Rule 12(e) waivers are generally imposed when a party fails to bring a suppression motion and attempts to exclude the evidence during trial, see United States v. Santos Batista, 239 F.3d 16, 19 (1st Cir. 2001), cert. denied, 534 U.S. 850 (2001), or when a party has consciously or by neglect limited its argument and belatedly attempts to resurrect it. See Torres, 162 F.3d at 11. Neither circumstance exists here. This Court declines to impose a Rule 12(e) sanction.
III. Conclusion
The United States Magistrate Judge filed with this Court on July 19, 2005 her Recommended Decision.
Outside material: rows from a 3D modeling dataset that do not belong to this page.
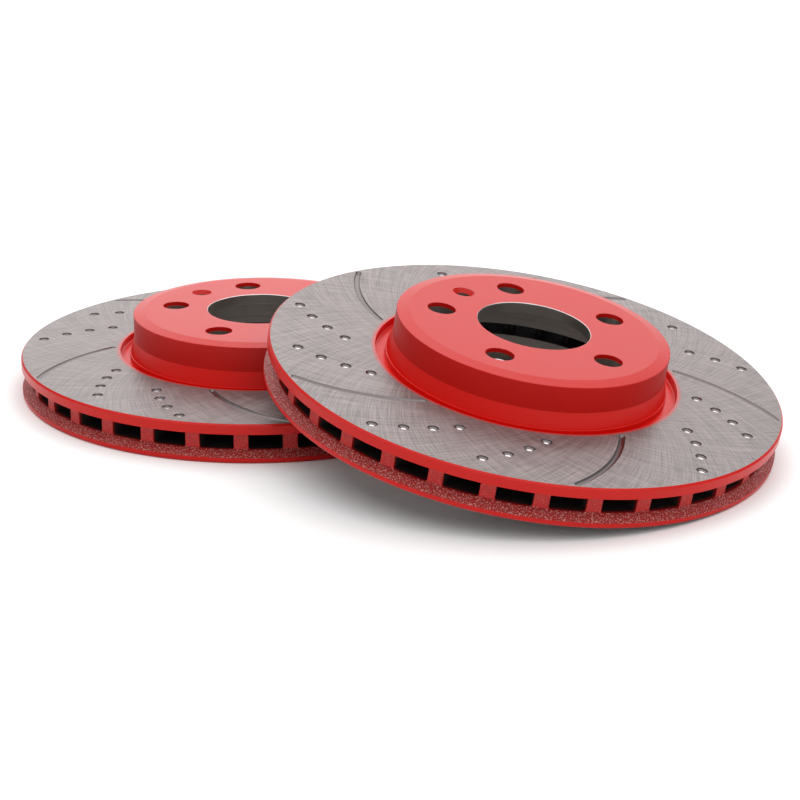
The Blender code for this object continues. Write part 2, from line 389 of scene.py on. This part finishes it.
def grinding_marks(graph, place, radius, lean, scale, seed):
    """Fine arcs that cross the face at a lean from the radius, with no seam."""
    around = graph.node("ShaderNodeVectorMath", {"operation": 'NORMALIZE'},
                        {0: graph.stretch(place, (1.0, 1.0, 0.0))})
    turn = lean * radius.math('LOGARITHM', radius * 10.0, math.e)
    turned = graph.node("ShaderNodeVectorRotate", {"rotation_type": 'Z_AXIS'},
                        {"Vector": around, "Angle": turn})
    drift = graph.vector(0.0, 0.0, radius * 0.3 + seed)
    line = graph.node("ShaderNodeVectorMath", {"operation": 'ADD'}, {0: turned, 1: drift})
    return graph.noise(line, scale, 2.0, 0.6)


def ground_iron(finish):
    """Ground friction face: two crossing families of arcs, and overspray by the groove."""
    graph = Graph("ground_iron")
    place = graph.place()
    radius = graph.radius(place)
    one = grinding_marks(graph, place, radius, 0.9, 180.0, 1.7).step(0.36, 0.64)
    other = grinding_marks(graph, place, radius, -0.9, 180.0, 5.1).step(0.36, 0.64)
    broad_one = grinding_marks(graph, place, radius, 0.9, 26.0, 3.3)
    broad_other = grinding_marks(graph, place, radius, -0.9, 26.0, 8.2)
    fine = grinding_marks(graph, place, radius, 0.75, 360.0, 4.4)
    marks = one * 0.4 + other * 0.4 + fine * 0.2
    broad = broad_one * 0.5 + broad_other * 0.5
    edge = graph.noise(place, 420.0, 2.0) * (0.9 * MM)
    painted = 1.0 - (radius + edge).step(GROOVE_OUT_R + 0.4 * MM, GROOVE_OUT_R + 3.8 * MM)
    metal = graph.shade(finish.ground, 0.06 + 1.2 * marks + 0.68 * broad)
    graph.set(
        Base_Color=graph.mix(painted, metal, finish.paint),
        Metallic=0.6 * (1.0 - painted),
        Roughness=blend(painted, finish.ground_rough - 0.1 + 0.2 * marks, finish.paint_gloss),
        Normal=graph.bump(marks, 0.02 * MM, 0.8))
    return graph.material


def cut_iron(name, color, smoothness):
    """Bare cut iron, with tool marks round the cut. It is made as a dark copy and a bright copy,
    which paint the shade on the dimples' steep walls and the highlight at their tips.
    """
    graph = Graph(name)
    place = graph.place()
    marks = graph.noise(graph.stretch(place, (1.0, 1.0, 6.0)), 700.0, 2.0)
    graph.set(
        Base_Color=graph.shade(color, 0.75 + 0.5 * marks),
        Metallic=1.0,
        Roughness=smoothness + 0.1 * marks,
        Normal=graph.bump(marks, 0.01 * MM, 0.5))
    return graph.material


def milled_iron(finish):
    """Dark iron in the slots, and painted shade on the steep walls of the dimples."""
    return cut_iron("milled_iron", finish.milled, 0.28)


def drilled_iron(finish):
    """Bright iron: a painted highlight at the tip of a dimple, and the bare rounded edge of the
    bore.
    """
    return cut_iron("drilled_iron", finish.drilled, 0.14)


def turned_iron(finish):
    """Bare turned iron inside the hat, with fine lines round the axis."""
    graph = Graph("turned_iron")
    place = graph.place()
    radius = graph.radius(place)
    height = graph.axes(place)[2]
    lines = graph.noise(graph.vector(0.0, 0.0, radius + height), 2600.0, 2.0, 0.6)
    stain = graph.noise(place, 60.0, 4.0, 0.6)
    graph.set(
        Base_Color=graph.shade(finish.turned, 0.6 + 0.4 * lines + 0.5 * stain),
        Metallic=0.85,
        Roughness=0.36 + 0.14 * stain,
        Normal=graph.bump(lines, 0.02 * MM, 0.6))
    return graph.material


def vent_casting(finish):
    """Raw casting in the vents, painted near black as the shade inside them, with paint that fades
    out just inside the mouth and is painted darker there as shade.
    """
    graph = Graph("vent_casting")
    place = graph.place()
    radius = graph.radius(place)
    lumps = graph.noise(place, 700.0, 3.0, 0.6)
    painted = (radius + lumps * (1.2 * MM)).step(VANE_TIP_R - 2.4 * MM, VANE_TIP_R + 0.3 * MM)
    # The near-black casting and the darkened paint at the mouth are painted shade.
    raw_and_painted_shade = graph.shade(finish.raw_and_painted_shade, 0.6 + 0.8 * lumps)
    graph.set(
        Base_Color=graph.mix(painted, raw_and_painted_shade, graph.shade(finish.paint, 0.6)),
        Roughness=0.75 - 0.3 * painted,
        Normal=graph.bump(lumps, 0.15 * MM, 0.7))
    return graph.material


FINISHES = {
    "paint": satin_paint,
    "cast": cast_paint,
    "ground": ground_iron,
    "milled": milled_iron,
    "drilled": drilled_iron,
    "turned": turned_iron,
    "vent": vent_casting,
}
made_finishes = {}


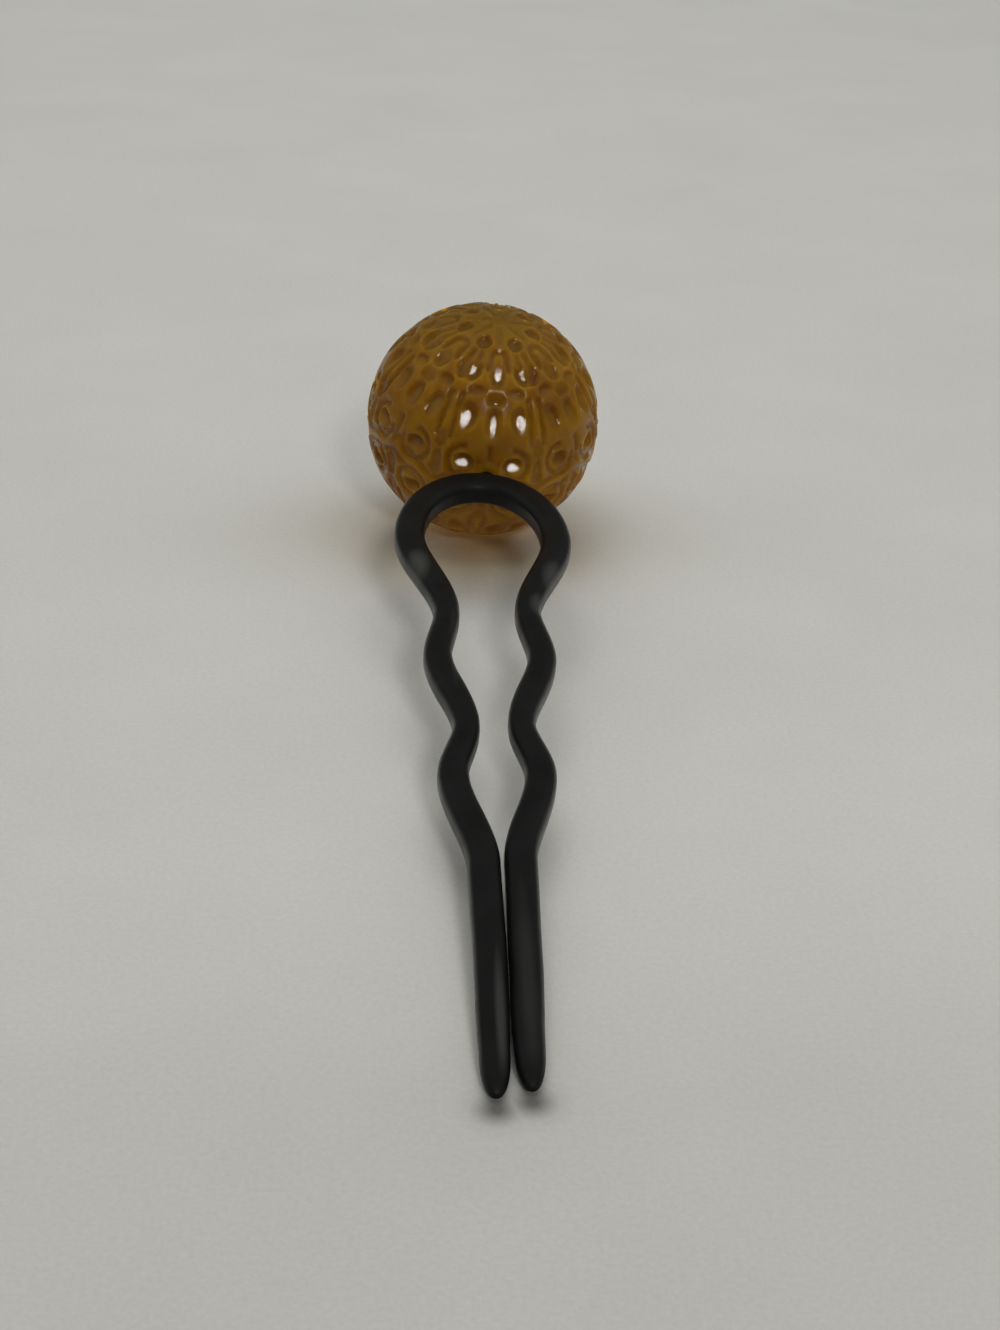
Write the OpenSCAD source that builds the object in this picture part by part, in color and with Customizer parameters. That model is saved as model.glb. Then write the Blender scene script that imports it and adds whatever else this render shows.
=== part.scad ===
// Hairpin: a carved round ball on a flat two-prong fork with a waving outline.
// The length runs along Y with the ball at the +Y end and the prong tips at the -Y end.
// It lies on the floor at Z = 0, on the underside of the ball and on both prong tips.
// All sizes are in millimetres.

/* [Ball] */
// Diameter of the carved ball
ball_d = 25; // [22:0.5:28]
// Diameter of the blind hole that takes the peg of the fork
hole_d = 1.6; // [1.4:0.1:2.2]
// Depth of the blind hole, measured from the surface of the ball
hole_depth = 8; // [5:0.5:12]

/* [Carving] */
// Depth of all grooves and scoops, as a share of the depths in the tables
carve_depth = 1; // [0.5:0.05:1.3]
// Spacing of the points that make up the carved surface
carve_step = 0.565; // [0.55:0.005:1]
// Lean of the carving towards the prong tips, from square above the fork
carve_lean = 7.1; // [0:0.1:20]
// Lean of the carving to the side of the short prong
carve_side = 4.4; // [-10:0.1:10]
// Turn of the carving about its own axis
carve_turn = 0; // [-15:0.5:15]
// Number of petals of the carving round the ball
carve_petals = 7; // [6:8]

/* [Fork] */
// Distance from the middle of the ball to the tip of the long prong
fork_l = 101.2; // [95:0.1:107]
// How much shorter the other prong is
prong_short = 0.75; // [0:0.05:2]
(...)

The Defendant filed his objections to the Recommended Decision on September 2, 2005, and the Government filed its response to those objections on September 22, 2005. This Court has reviewed and considered the Magistrate Judge's Recommended Decision, together with the entire record. It has made a de novo determination of all matters adjudicated by the Magistrate Judge's Recommended Decision. This Court concurs with the recommendations of the United States Magistrate Judge for the reasons set forth in her Recommended Decision and for the additional reasons set forth herein. It concludes no further proceeding is necessary.
1. It is therefore ORDERED that that Recommended Decision of the Magistrate Judge is hereby AFFIRMED.
2. It is further ORDERED that the Defendant's Motion to Suppress (Docket # 18) is DENIED.